Ritter declined to release specific numbers on the sign-up rate to date for the fixed price and basis contracts, saying that could have an impact on the market.
“But I would say the numbers are much greater than they have been in the past.”
By far the most popular payment option in 2003-04 was the early payment option, which allows farmers to lock in at time of delivery 80 or 90 percent of the Pool Return Outlook, less a discount for risk, time-value of money and administration. The farmer remains in the pool account and receives any future payments.
Slightly less than 2.4 million tonnes were contracted under the EPO by 8,483 farmers, including 1.5 million tonnes of wheat, 638,000 tonnes of designated barley and 241,000 tonnes of durum.
Ritter said one of the biggest factors in the popularity of the EPO was the federal government’s decision to be more conservative in the level of support it is willing to provide to initial payments and adjustment payments, resulting in lower payments than might otherwise be the case.
“We feel that is unfair, but it is a reality and producers are needing money and taking advantage of the options.”
Here’s what happened with the board’s other payment options in 2003-04:
- A total of 379 farmers took out fixed price contracts, covering 70,583 tonnes of grain. The previous year’s total was 247 contracts covering 31,140 tonnes.
Most of it was wheat (374 contracts for 69,935 tonnes), with four durum contracts for 606 tonnes and one barley contract for 42 tonnes.
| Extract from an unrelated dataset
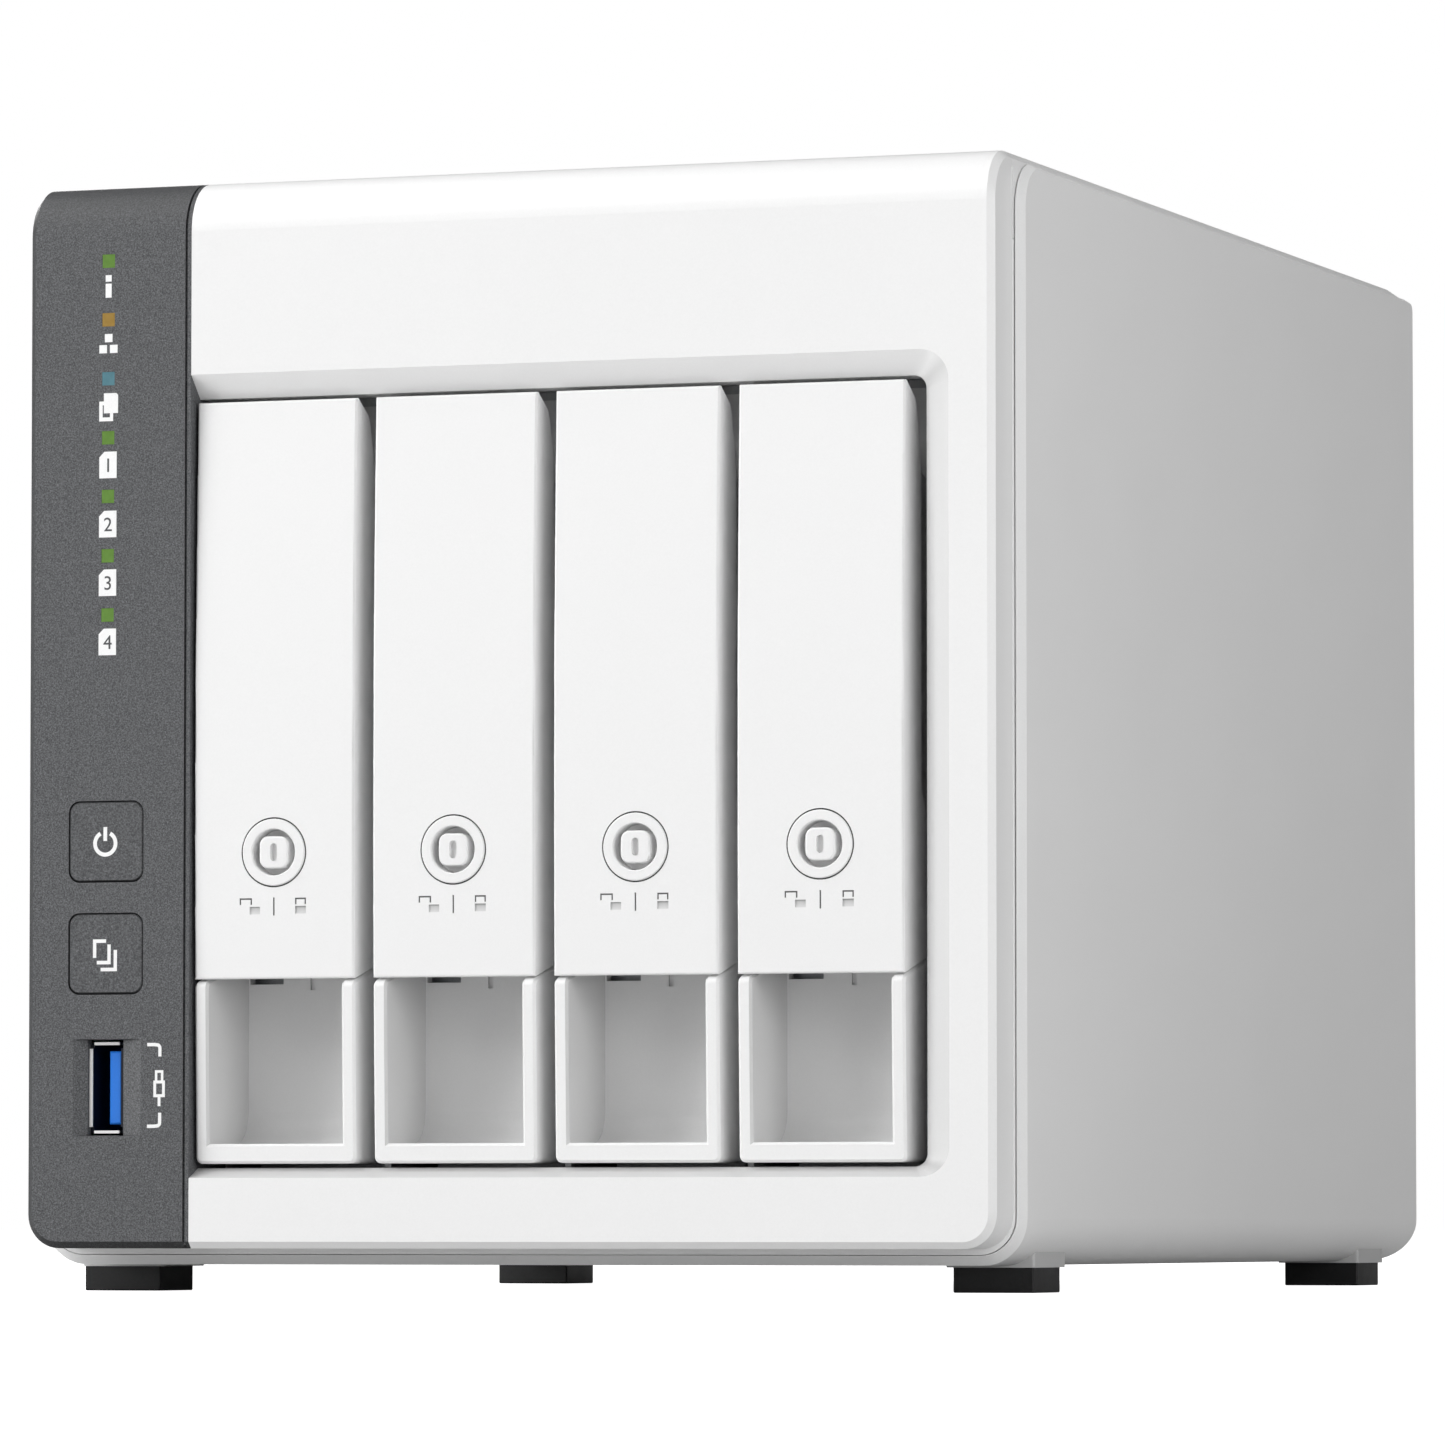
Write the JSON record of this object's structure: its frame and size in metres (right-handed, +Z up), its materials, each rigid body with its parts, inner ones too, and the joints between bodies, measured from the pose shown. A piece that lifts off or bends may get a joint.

The fixed price contract enables farmers to lock in a price based on the PRO less a deduction for risk, time and administration. Farmers receive full payment at delivery and are out of the pool account.
- A total of 335 farmers opted for the basis payment contract, covering 103,982 tonnes of wheat, compared with 55 contracts for 8,796 tonnes a year earlier.
The basis contract enables farmers to lock in the difference between the fixed price and the U.S. futures price. Farmers receive full payment at time of delivery and are out of the pool.
- A total of 4,437 producers signed guaranteed delivery contracts for feed barley, covering 882,240 tonnes. There was no GDC the previous year.
Ritter said while the payment op-tions are clearly gaining acceptance, the board will continue to look for ways to improve them, based largely on feedback from farmers.
One significant change for 2004-05 is the extension of the deadline for signing fixed price and basis contracts to Oct. 31 from July 31. That means farmers will know the quantity and quality of their crop and have more market information available as they decide whether to price their grain inside or outside the pool.